**** Excerpted records ****

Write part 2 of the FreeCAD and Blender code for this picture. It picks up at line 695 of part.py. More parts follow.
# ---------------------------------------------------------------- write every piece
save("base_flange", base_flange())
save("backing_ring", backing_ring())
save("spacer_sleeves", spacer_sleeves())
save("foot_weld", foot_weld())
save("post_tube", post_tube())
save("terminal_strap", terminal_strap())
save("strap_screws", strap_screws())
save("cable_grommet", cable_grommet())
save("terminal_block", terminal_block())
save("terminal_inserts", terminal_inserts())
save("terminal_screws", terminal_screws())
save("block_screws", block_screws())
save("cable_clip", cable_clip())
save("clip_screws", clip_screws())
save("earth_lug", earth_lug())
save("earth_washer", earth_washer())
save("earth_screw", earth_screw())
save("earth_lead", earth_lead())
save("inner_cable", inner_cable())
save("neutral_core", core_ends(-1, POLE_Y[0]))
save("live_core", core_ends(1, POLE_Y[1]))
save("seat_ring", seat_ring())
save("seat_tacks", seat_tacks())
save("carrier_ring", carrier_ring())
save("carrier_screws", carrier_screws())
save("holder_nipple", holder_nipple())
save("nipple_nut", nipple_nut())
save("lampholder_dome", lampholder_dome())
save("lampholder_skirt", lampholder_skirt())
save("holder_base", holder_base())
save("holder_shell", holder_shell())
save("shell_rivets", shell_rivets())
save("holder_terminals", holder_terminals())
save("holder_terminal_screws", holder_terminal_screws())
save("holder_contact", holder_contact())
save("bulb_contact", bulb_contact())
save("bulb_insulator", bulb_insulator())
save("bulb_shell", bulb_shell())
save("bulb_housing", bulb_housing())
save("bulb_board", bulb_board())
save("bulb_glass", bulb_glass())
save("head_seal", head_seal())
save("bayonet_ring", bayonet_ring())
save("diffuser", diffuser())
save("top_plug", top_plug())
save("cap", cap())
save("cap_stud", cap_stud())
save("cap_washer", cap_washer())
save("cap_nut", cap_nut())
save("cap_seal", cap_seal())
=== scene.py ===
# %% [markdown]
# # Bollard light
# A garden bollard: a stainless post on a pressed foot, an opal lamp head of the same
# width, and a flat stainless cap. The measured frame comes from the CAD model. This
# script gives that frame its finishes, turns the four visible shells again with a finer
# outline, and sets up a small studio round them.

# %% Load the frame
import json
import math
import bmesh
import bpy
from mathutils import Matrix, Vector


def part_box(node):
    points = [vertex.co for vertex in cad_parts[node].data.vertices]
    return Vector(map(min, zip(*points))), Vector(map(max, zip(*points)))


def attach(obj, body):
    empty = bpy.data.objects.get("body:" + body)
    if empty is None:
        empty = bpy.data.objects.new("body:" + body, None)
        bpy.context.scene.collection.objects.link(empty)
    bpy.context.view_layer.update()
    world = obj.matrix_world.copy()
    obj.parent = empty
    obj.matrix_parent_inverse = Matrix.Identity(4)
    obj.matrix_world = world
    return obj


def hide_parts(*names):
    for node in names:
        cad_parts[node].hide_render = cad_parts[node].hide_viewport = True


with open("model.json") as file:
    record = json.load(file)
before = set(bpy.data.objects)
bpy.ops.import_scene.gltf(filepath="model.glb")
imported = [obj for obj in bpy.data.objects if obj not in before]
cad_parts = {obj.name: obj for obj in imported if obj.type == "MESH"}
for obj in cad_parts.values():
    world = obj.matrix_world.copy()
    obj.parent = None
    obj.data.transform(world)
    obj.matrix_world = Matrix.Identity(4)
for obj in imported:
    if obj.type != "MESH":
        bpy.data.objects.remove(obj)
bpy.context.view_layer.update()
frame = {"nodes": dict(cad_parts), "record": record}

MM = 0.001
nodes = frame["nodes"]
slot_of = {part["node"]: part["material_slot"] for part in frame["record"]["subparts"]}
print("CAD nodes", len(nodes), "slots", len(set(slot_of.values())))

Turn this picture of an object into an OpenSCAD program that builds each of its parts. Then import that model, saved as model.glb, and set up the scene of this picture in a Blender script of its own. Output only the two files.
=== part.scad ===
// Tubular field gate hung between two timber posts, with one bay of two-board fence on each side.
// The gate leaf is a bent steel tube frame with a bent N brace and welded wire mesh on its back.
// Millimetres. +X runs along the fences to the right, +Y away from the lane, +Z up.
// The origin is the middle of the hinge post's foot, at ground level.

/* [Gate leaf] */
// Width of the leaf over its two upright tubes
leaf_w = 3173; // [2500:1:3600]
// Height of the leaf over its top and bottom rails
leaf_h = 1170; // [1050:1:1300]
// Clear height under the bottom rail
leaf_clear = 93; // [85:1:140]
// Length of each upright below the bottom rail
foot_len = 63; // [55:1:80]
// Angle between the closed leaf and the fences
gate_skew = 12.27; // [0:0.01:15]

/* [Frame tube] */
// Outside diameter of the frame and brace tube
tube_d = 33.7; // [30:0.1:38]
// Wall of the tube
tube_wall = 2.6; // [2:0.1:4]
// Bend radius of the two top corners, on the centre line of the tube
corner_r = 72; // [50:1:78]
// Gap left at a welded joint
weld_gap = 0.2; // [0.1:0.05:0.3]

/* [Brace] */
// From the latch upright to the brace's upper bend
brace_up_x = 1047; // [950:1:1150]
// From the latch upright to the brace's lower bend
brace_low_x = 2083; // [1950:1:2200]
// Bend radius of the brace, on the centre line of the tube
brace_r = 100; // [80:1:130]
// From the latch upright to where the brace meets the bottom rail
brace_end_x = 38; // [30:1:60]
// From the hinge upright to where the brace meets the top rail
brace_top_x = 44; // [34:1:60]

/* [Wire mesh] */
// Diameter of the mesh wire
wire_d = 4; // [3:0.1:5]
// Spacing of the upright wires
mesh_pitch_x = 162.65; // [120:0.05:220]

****

_Given task_: Repeat the listing in full, keeping every line exactly as it is.

_Completed task_:
Write part 2 of the FreeCAD and Blender code for this picture. It picks up at line 695 of part.py. More parts follow.
# ---------------------------------------------------------------- write every piece
save("base_flange", base_flange())
save("backing_ring", backing_ring())
save("spacer_sleeves", spacer_sleeves())
save("foot_weld", foot_weld())
save("post_tube", post_tube())
save("terminal_strap", terminal_strap())
save("strap_screws", strap_screws())
save("cable_grommet", cable_grommet())
save("terminal_block", terminal_block())
save("terminal_inserts", terminal_inserts())
save("terminal_screws", terminal_screws())
save("block_screws", block_screws())
save("cable_clip", cable_clip())
save("clip_screws", clip_screws())
save("earth_lug", earth_lug())
save("earth_washer", earth_washer())
save("earth_screw", earth_screw())
save("earth_lead", earth_lead())
save("inner_cable", inner_cable())
save("neutral_core", core_ends(-1, POLE_Y[0]))
save("live_core", core_ends(1, POLE_Y[1]))
save("seat_ring", seat_ring())
save("seat_tacks", seat_tacks())
save("carrier_ring", carrier_ring())
save("carrier_screws", carrier_screws())
save("holder_nipple", holder_nipple())
save("nipple_nut", nipple_nut())
save("lampholder_dome", lampholder_dome())
save("lampholder_skirt", lampholder_skirt())
save("holder_base", holder_base())
save("holder_shell", holder_shell())
save("shell_rivets", shell_rivets())
save("holder_terminals", holder_terminals())
save("holder_terminal_screws", holder_terminal_screws())
save("holder_contact", holder_contact())
save("bulb_contact", bulb_contact())
save("bulb_insulator", bulb_insulator())
save("bulb_shell", bulb_shell())
save("bulb_housing", bulb_housing())
save("bulb_board", bulb_board())
save("bulb_glass", bulb_glass())
save("head_seal", head_seal())
save("bayonet_ring", bayonet_ring())
save("diffuser", diffuser())
save("top_plug", top_plug())
save("cap", cap())
save("cap_stud", cap_stud())
save("cap_washer", cap_washer())
save("cap_nut", cap_nut())
save("cap_seal", cap_seal())
=== scene.py ===
# %% [markdown]
# # Bollard light
# A garden bollard: a stainless post on a pressed foot, an opal lamp head of the same
# width, and a flat stainless cap. The measured frame comes from the CAD model. This
# script gives that frame its finishes, turns the four visible shells again with a finer
# outline, and sets up a small studio round them.

# %% Load the frame
import json
import math
import bmesh
import bpy
from mathutils import Matrix, Vector


def part_box(node):
    points = [vertex.co for vertex in cad_parts[node].data.vertices]
    return Vector(map(min, zip(*points))), Vector(map(max, zip(*points)))


def attach(obj, body):
    empty = bpy.data.objects.get("body:" + body)
    if empty is None:
        empty = bpy.data.objects.new("body:" + body, None)
        bpy.context.scene.collection.objects.link(empty)
    bpy.context.view_layer.update()
    world = obj.matrix_world.copy()
    obj.parent = empty
    obj.matrix_parent_inverse = Matrix.Identity(4)
    obj.matrix_world = world
    return obj


def hide_parts(*names):
    for node in names:
        cad_parts[node].hide_render = cad_parts[node].hide_viewport = True


with open("model.json") as file:
    record = json.load(file)
before = set(bpy.data.objects)
bpy.ops.import_scene.gltf(filepath="model.glb")
imported = [obj for obj in bpy.data.objects if obj not in before]
cad_parts = {obj.name: obj for obj in imported if obj.type == "MESH"}
for obj in cad_parts.values():
    world = obj.matrix_world.copy()
    obj.parent = None
    obj.data.transform(world)
    obj.matrix_world = Matrix.Identity(4)
for obj in imported:
    if obj.type != "MESH":
        bpy.data.objects.remove(obj)
bpy.context.view_layer.update()
frame = {"nodes": dict(cad_parts), "record": record}

MM = 0.001
nodes = frame["nodes"]
slot_of = {part["node"]: part["material_slot"] for part in frame["record"]["subparts"]}
print("CAD nodes", len(nodes), "slots", len(set(slot_of.values())))

Turn this picture of an object into an OpenSCAD program that builds each of its parts. Then import that model, saved as model.glb, and set up the scene of this picture in a Blender script of its own. Output only the two files.
=== part.scad ===
// Tubular field gate hung between two timber posts, with one bay of two-board fence on each side.
// The gate leaf is a bent steel tube frame with a bent N brace and welded wire mesh on its back.
// Millimetres. +X runs along the fences to the right, +Y away from the lane, +Z up.
// The origin is the middle of the hinge post's foot, at ground level.

/* [Gate leaf] */
// Width of the leaf over its two upright tubes
leaf_w = 3173; // [2500:1:3600]
// Height of the leaf over its top and bottom rails
leaf_h = 1170; // [1050:1:1300]
// Clear height under the bottom rail
leaf_clear = 93; // [85:1:140]
// Length of each upright below the bottom rail
foot_len = 63; // [55:1:80]
// Angle between the closed leaf and the fences
gate_skew = 12.27; // [0:0.01:15]

/* [Frame tube] */
// Outside diameter of the frame and brace tube
tube_d = 33.7; // [30:0.1:38]
// Wall of the tube
tube_wall = 2.6; // [2:0.1:4]
// Bend radius of the two top corners, on the centre line of the tube
corner_r = 72; // [50:1:78]
// Gap left at a welded joint
weld_gap = 0.2; // [0.1:0.05:0.3]

/* [Brace] */
// From the latch upright to the brace's upper bend
brace_up_x = 1047; // [950:1:1150]
// From the latch upright to the brace's lower bend
brace_low_x = 2083; // [1950:1:2200]
// Bend radius of the brace, on the centre line of the tube
brace_r = 100; // [80:1:130]
// From the latch upright to where the brace meets the bottom rail
brace_end_x = 38; // [30:1:60]
// From the hinge upright to where the brace meets the top rail
brace_top_x = 44; // [34:1:60]

/* [Wire mesh] */
// Diameter of the mesh wire
wire_d = 4; // [3:0.1:5]
// Spacing of the upright wires
mesh_pitch_x = 162.65; // [120:0.05:220]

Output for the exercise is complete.